4. ID.; ID.; REMEDY PROVIDED IN SECTION 113, CODE OF CIVIL PROCEDURE. — Appellee contends that in the motion filed by the guardian under Section 113 there is no showing of mistake, inadvertence, surprise or excusable negligence as ground for relief provided therein. It is, however, more than a surprise to the defendant that she be tried and sentenced without valid summon or notice. And as to the affidavits of merits required to be attached to a motion under section 113 they are not necessary as we have already held, where the court acted without jurisdiction over the defendant’s person. (Coombs v. Santos, 24 Phil., 446.)


D E C I S I O N


MORAN, J.:


On May 27, 1936, Juan Gorostiaga, plaintiff-appellee, instituted an action against Manuela Sarte to recover the sum of P2,285.51. An answer was filed by attorney Gregorio A. Sabater in the name of the defendant, wherein a general denial was made, and several defenses interposed, among them, that the defendant was physically and mentally incompetent to manage her estate. At the trial, the defendant did not appear in court and her non-appearance had not been accounted for. On September 21, 1936, judgment was rendered sentencing the defendant to pay the amount claimed. On December 23, 1936, a motion under section 113 of Act No. 190 was filed by general guardian of the defendant, praying that all the proceedings and against the defendant to declared null and void for act of jurisdiction over the person. The motion was denied; hence, this appeal.

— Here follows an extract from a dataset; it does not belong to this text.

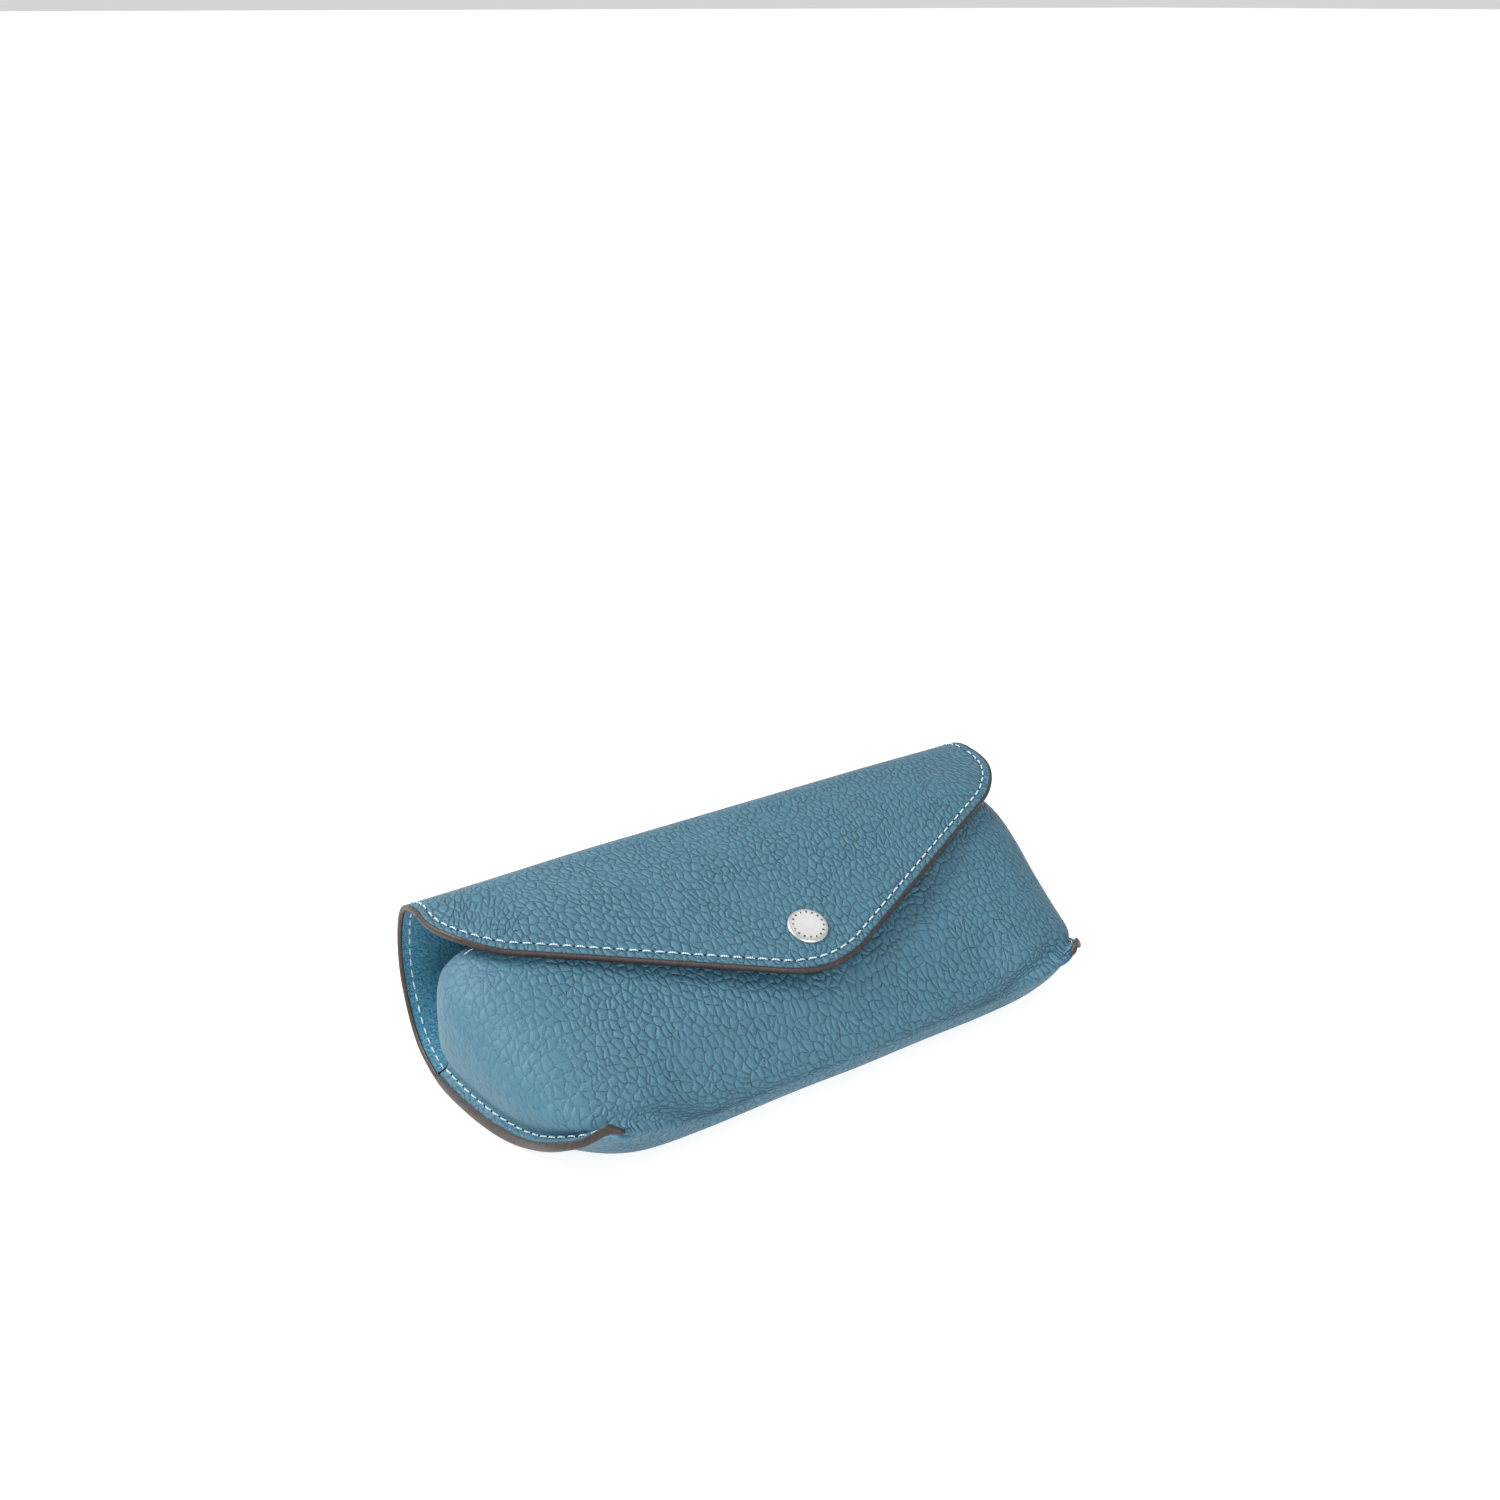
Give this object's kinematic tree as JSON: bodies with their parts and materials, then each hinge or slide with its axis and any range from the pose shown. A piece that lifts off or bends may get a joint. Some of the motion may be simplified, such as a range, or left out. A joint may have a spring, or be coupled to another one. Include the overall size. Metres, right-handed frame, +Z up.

There is no question about the facts. On May 18, 1936, that is, nine days prior to the institution of the action against the defendant, a petition for guardianship was filed with the lower court in favor of the defendant, on the ground the she was incompetent to manage her estate by reason for her physical and mental incapacity. After hearing the petition, wherein depositions of alienists were presented, the court issued an order declaring that the defendant Manuela Sarte "se halla fisica y mentalemente incapacitada para administrar sus bienes por razon de belidad senil, cuya inteligencia si bien le permite sostener una conversacion por algunos minutos de una manera satisfactoria, no tiene la consistencia necesaria para atender a sus necesidades y administrar sus propios bienes."cralaw virtua1aw library

Although this order was issued on December 3, 1936, it relates to the incapacity alleged in the petition of May 18, 1963. Consequently, the incapacity thus declared existed at least on the date of the filing of the petition, that is, on May 18, 1936, nine days prior to the institution of the action relied upon by the lower court, the defendant was incompetent to manage her affairs for about two or three years prior to her examination by the alienists. It appears thus clear that during all the proceedings in the case at bar, from the time of the filing of the complaint to the rendition of the judgment, the defendant was physically and mentally unfit to manage her affairs, and there having been no summons and notices of the proceedings served upon her and her guardian, because no guardian was then appointed for her, the court trying the action acquired no jurisdiction over her person (sec. 396, No. 4, of Act No. 190).

It is argued that Attorney Gregorio A. Sabater appeared for the defendant in the case and filed an answer in her behalf and that the attorney’s authority is presumed as well as the capacity of the defendant giving the authority. But this presumption is disputable and it is here entirely rebutted by no less than an order of the same court declaring the defendant physically and mentally unfit the manage her estate since at least May 18, 1936. If the defendant was thus incompetent, she could not have validly authorized the attorney to represent her. And if the authority was given by the relatives, it was not sufficient except to show the attorney’s good faith in appearing in the case.

It is contended that the issue as to the incapacity of the defendant was pleaded in defendant’s answer and was squarely decided and that therefore it cannot be reopened unless on the ground of newly discovered evidence. That answer was, however, filed by an attorney not validly authorized to appear for the defendant who had never been in court except when her guardian filed a motion to quash all the proceedings for lack of jurisdiction. In matters of this kind, affecting the jurisdiction of the court and the validity of all proceedings, the court, instead of observing a passive attitude, should take the initiative of, and exercise utmost care in, ascertaining the facts. And although the evidence gathered at the trial insufficient, if, after judgment, the lack of jurisdiction is clearly shown, and there has been no waiver thereof, as in this case where a waiver could not set aside all the proceedings, take the necessary steps to acquire jurisdiction, and grant a new trial. the position taken by the lower court in this case can hardly be reconciled with its position in the guardianship proceedings.

Appellee contends that in the motion filed by the guardian under section 113 there is no showing of mistakes, inadvertence, surprise or excusable negligence as grounds for relied provided therein. It is, however, more than a surprise to the defendant that she be tried and sentenced without valid summons or notice. And as to the affidavits of merit required to be attached to a motion under section 113, they are not necessary, as well as have already held, where the court acted without jurisdiction over the defendant’s person. (Coombs v. Santos, 24 Phil., 446).

Judgment is reversed, all the proceedings had in the lower court are hereby declared null and void, and the case is remanded to the court bellow for new trial after the guardian has pleaded to an amended complaint duly served upon him making him party defendant. With costs against appellee.

Avanceña, C.J., Villa-real, Diaz, Laurel, and Concepcion, JJ., concur.